12.6.3   Marginal distributions

The bivariate normal distribution's marginal distributions are univariate normal distributions.

Marginal normal distributions

If \((X,Y) \sim \NormalDistn(\mu_X, \sigma_X^2, \mu_Y, \sigma_Y^2, \rho)\) then the marginal distributions of \(X\) and \(Y\) are univariate normal,

\[ \begin{align} X \;\;&\sim\;\; \NormalDistn(\mu_X, \sigma_X^2) \\ Y \;\;&\sim\;\; \NormalDistn(\mu_Y, \sigma_Y^2) \end{align} \]

(Proved in full version)

From these, we can find the means and variances of the two variables.

Means and variances

If \((X,Y) \sim \NormalDistn(\mu_X, \sigma_X^2, \mu_Y, \sigma_Y^2, \rho)\) then

\[ \begin{align} E[X] \;&=\; \mu_X, \qquad &\Var(X) \;=\; \sigma_X^2 \\ E[Y] \;&=\; \mu_Y, \qquad &\Var(Y) \;=\; \sigma_Y^2 \end{align} \]

12.6.4   Conditional distributions

The bivariate normal distribution's conditional distributions are normal too.

Conditional normal distributions

If \((X,Y) \sim \NormalDistn(\mu_X, \sigma_X^2, \mu_Y, \sigma_Y^2, \rho)\) then the conditional distribution of \(Y\), given \(X=x\) is univariate normal,

\[ \NormalDistn\left(\mu_Y + \frac{\sigma_Y}{\sigma_X}\rho(x-\mu_X),\; (1-\rho^2)\sigma_Y^2\right) \]

(Proved in full version)

A similar result holds for the conditional distribution of \(X\), given that \(Y=y\).

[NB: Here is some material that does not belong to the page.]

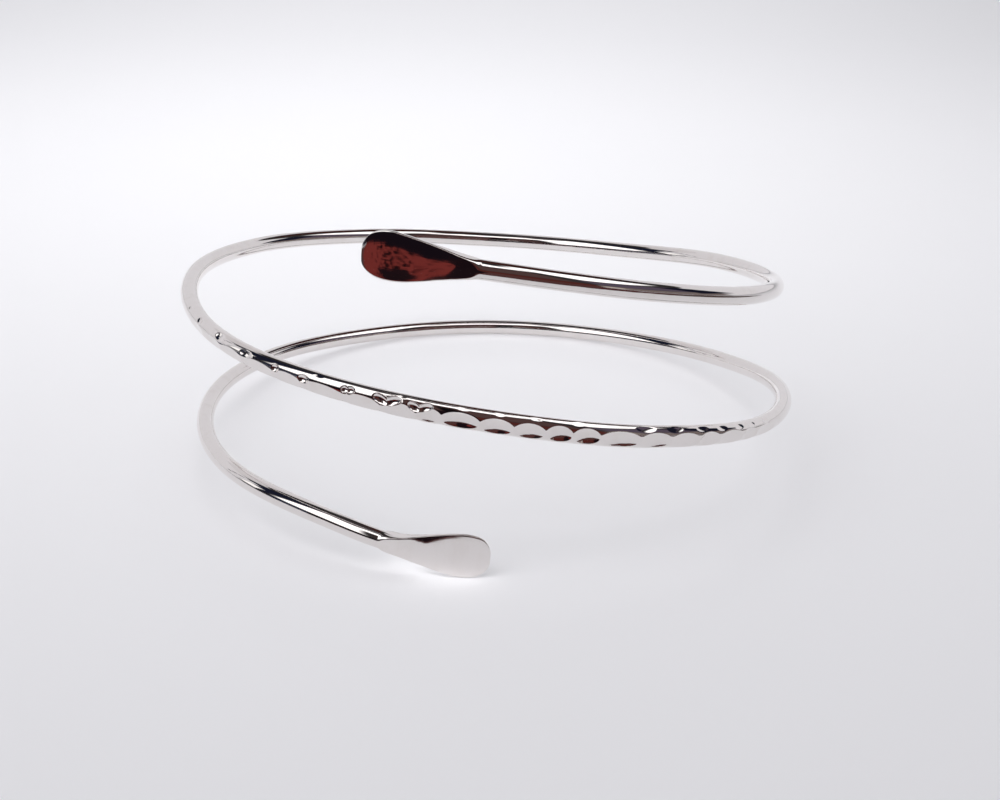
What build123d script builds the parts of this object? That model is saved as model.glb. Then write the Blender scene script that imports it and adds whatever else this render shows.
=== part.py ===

12.6.5   Covariance and correlation

To find the correlation coefficient of the bivariate normal distribution, we first find the covariance between the two variables.

Covariance

If \(X\) and \(Y\) are bivariate normal,

\[ (X,Y) \;\;\sim\;\; \NormalDistn(\mu_X, \sigma_X^2, \mu_Y, \sigma_Y^2, \rho) \]

then their covariance is

\[ \Covar(X, Y) \;\;=\;\; \rho \sigma_X \sigma_Y \]

(Proved in full version)

We can now find the correlation between \(X\) and \(Y\).

Correlation coefficient

If \(X\) and \(Y\) are bivariate normal,

\[ (X,Y) \;\;\sim\;\; \NormalDistn(\mu_X, \sigma_X^2, \mu_Y, \sigma_Y^2, \rho) \]

then their correlation is \(\rho\).

(Proved in full version)

This explains the use of the symbol \(\rho\) for the bivariate normal distribution's fifth parameter.